The Purchase Agreement contains customary representations, warranties, covenants and indemnities of the parties thereto, including customary covenants that prevent the Company from competing with SciSafe, soliciting its employees or interfering with its business relationships for five years after the Closing Date. In connection with the closing of the Transaction, the Company was required to repay approximately $0.9 million of outstanding indebtedness of SciSafe, estimates to incur approximately $1.8 million in fees to be paid for legal and other transaction services, and estimates to incur approximately $0.4 million in severance costs. The Company also paid the former stockholders of SciSafe approximately $3.3 million in cash to waive all rights with respect to certain potential earn-out payments that would have otherwise accelerated and become due in connection with the Transaction pursuant to the purchase agreement by which the Company acquired SciSafe in October 2020. Finally, the Company expects to recognize approximately $4.0 million in stock compensation expense in connection with the acceleration of unvested shares for all former employees of the Company that remained with SciSafe upon the closing of the Transaction.
In addition, upon the closing of the Transaction, the Company and SciSafe entered into a transition services agreement, pursuant to which the Company will provide certain transition services to SciSafe for up to six months following the Closing Date.

The Company expects to recognize a gain on the Transaction of approximately $39.6 million before $11.1 million of goodwill allocation.
The Company’s estimates are subject to a number of assumptions, and actual results may differ.
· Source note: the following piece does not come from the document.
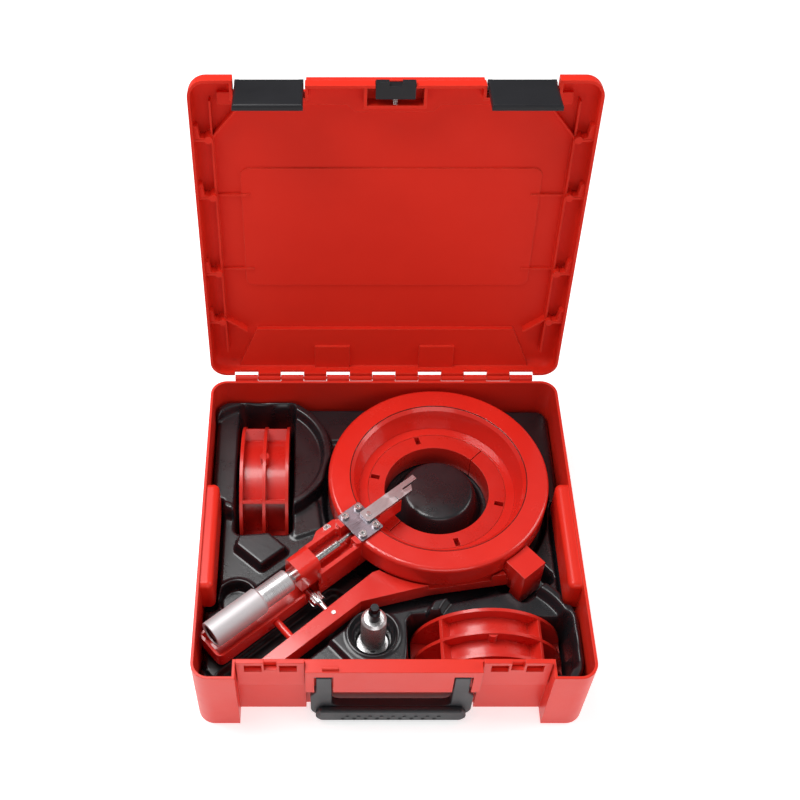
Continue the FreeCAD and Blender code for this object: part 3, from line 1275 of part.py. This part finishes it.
make_base()
make_hinge_pin()
make_handle()
make_lid()
for side, sign in SIDES.items():
    make_latch(side, sign)
make_catch()
make_tray()
make_clamp_body()
make_swing_jaw()
make_clamping_bolt()
make_insert_half("insert_half_rear", "45 - arm_angle")
make_insert_half("insert_half_front", "225 - arm_angle")
make_rotor()
make_arm_details()
make_blades()
make_spindle()
make_spares()
make_adapter()

doc.recompute()
for piece in doc.Objects:
    if "Invalid" in piece.State or "Error" in piece.State:
        raise RuntimeError(f"{piece.Name} ({piece.Label}) failed: {piece.State}")
for name, piece in NODES.items():
    if piece.Shape.isNull() or not piece.Shape.isValid() or not piece.Shape.Solids:
        raise RuntimeError(f"{name} has no valid solid")

os.makedirs("parts", exist_ok=True)
for name, piece in NODES.items():
    piece.Shape.exportStep(f"parts/{name}.step")
    box_of = piece.Shape.BoundBox
    print(f"{name:20s} solids {len(piece.Shape.Solids)} volume {piece.Shape.Volume / 1000:9.2f} cm3 "
          f"x {box_of.XMin:7.1f} {box_of.XMax:7.1f} y {box_of.YMin:7.1f} {box_of.YMax:7.1f} "
          f"z {box_of.ZMin:6.1f} {box_of.ZMax:6.1f}")
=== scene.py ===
import math
import bmesh
import bpy
import numpy as np
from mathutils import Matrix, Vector


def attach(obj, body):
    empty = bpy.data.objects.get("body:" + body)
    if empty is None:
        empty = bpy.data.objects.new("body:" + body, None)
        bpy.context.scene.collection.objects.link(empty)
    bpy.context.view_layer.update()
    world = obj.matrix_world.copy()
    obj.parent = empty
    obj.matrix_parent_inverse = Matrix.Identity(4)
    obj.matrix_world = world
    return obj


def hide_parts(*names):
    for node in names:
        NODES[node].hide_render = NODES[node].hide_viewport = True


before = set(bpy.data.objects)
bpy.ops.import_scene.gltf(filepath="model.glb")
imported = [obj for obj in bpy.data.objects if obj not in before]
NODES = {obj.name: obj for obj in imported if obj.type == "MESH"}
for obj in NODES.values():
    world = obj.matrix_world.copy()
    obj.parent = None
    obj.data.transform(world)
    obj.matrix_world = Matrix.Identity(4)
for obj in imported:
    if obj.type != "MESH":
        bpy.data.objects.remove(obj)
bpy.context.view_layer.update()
MM = 0.001

# The tool's place in the case, in millimetres, and the direction of its arm
TOOL = (62.0, 62.0)
ARM_ANGLE = math.radians(220)

# The lid's hinge line, in millimetres, and how far the lid stands open
HINGE_Y, HINGE_Z, OPEN = 210.6, 116.0, math.radians(98.4)


def at_tool(along, across):
    """A place given from the ring's centre, along and across the arm, in the case's millimetres."""
    c, s = math.cos(ARM_ANGLE), math.sin(ARM_ANGLE)
    return Vector((TOOL[0] + along * c - across * s, TOOL[1] + along * s + across * c))


def in_open_lid(p):
    """A place in the closed lid, in millimetres, swung to where it stands in the open lid."""
    y, z = p[1] - HINGE_Y, p[2] - HINGE_Z
    c, s = math.cos(OPEN), math.sin(OPEN)
    return (p[0], HINGE_Y + y * c + z * s, HINGE_Z - y * s + z * c)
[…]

Consent and Third Amendment to Loan and Security Agreement with Silicon Valley Bank
November 11, 2024, the Company entered into a Consent and Third Amendment to Loan and Security Agreement, by and among Silicon Valley Bank, a division of First-Citizens Bank & Trust Company (“Bank”), the Company, SAVSU Technologies, Inc., a Delaware corporation (“SAVSU”), Arctic Solutions, Inc., a Delaware corporation doing business as Custom Biogenic Systems (“Arctic”), SciSafe Holdings, Inc., a Delaware corporation (“SciSafe Parent”), and Sexton Biotechnologies, Inc., a Delaware corporation (“Sexton,” and together with the Company, SAVSU, Arctic and SciSafe Parent, “Borrower”). Pursuant to the Amendment and subject to the conditions set forth therein, Bank consented to the Transaction as required pursuant to the Loan and Security Agreement, dated September 20, 2022, by and among Bank and Borrower, as amended by that certain Waiver and First Amendment to Loan and Security Agreement, dated February 26, 2024, and that certain Consent and Second Amendment to Loan and Security Agreement, dated April 17, 2024 (the “Loan Agreement”). In addition, effective as of the closing of the Transaction, the Amendment amended the Loan Agreement to provide for a non-refundable termination fee in the amount of $750,000 payable by Borrower to Bank in the event that the Loan Agreement is terminated prior to the Term Loan Maturity Date (as defined in the Loan Agreement) for any reason. The Amendment also made certain other ministerial changes to the Loan Agreement, contains customary representations and warranties of Borrower and provides for a release of Bank by Borrower for any claims existing or arising through the date of the Amendment, including, without limitation, those arising out of or in any manner connected with or related to the Loan Agreement.
As announced during the second quarter of 2023, the Company has continued to actively seek the divestiture of its CBS business and anticipates Discontinued Operations treatment upon the closure of a deal.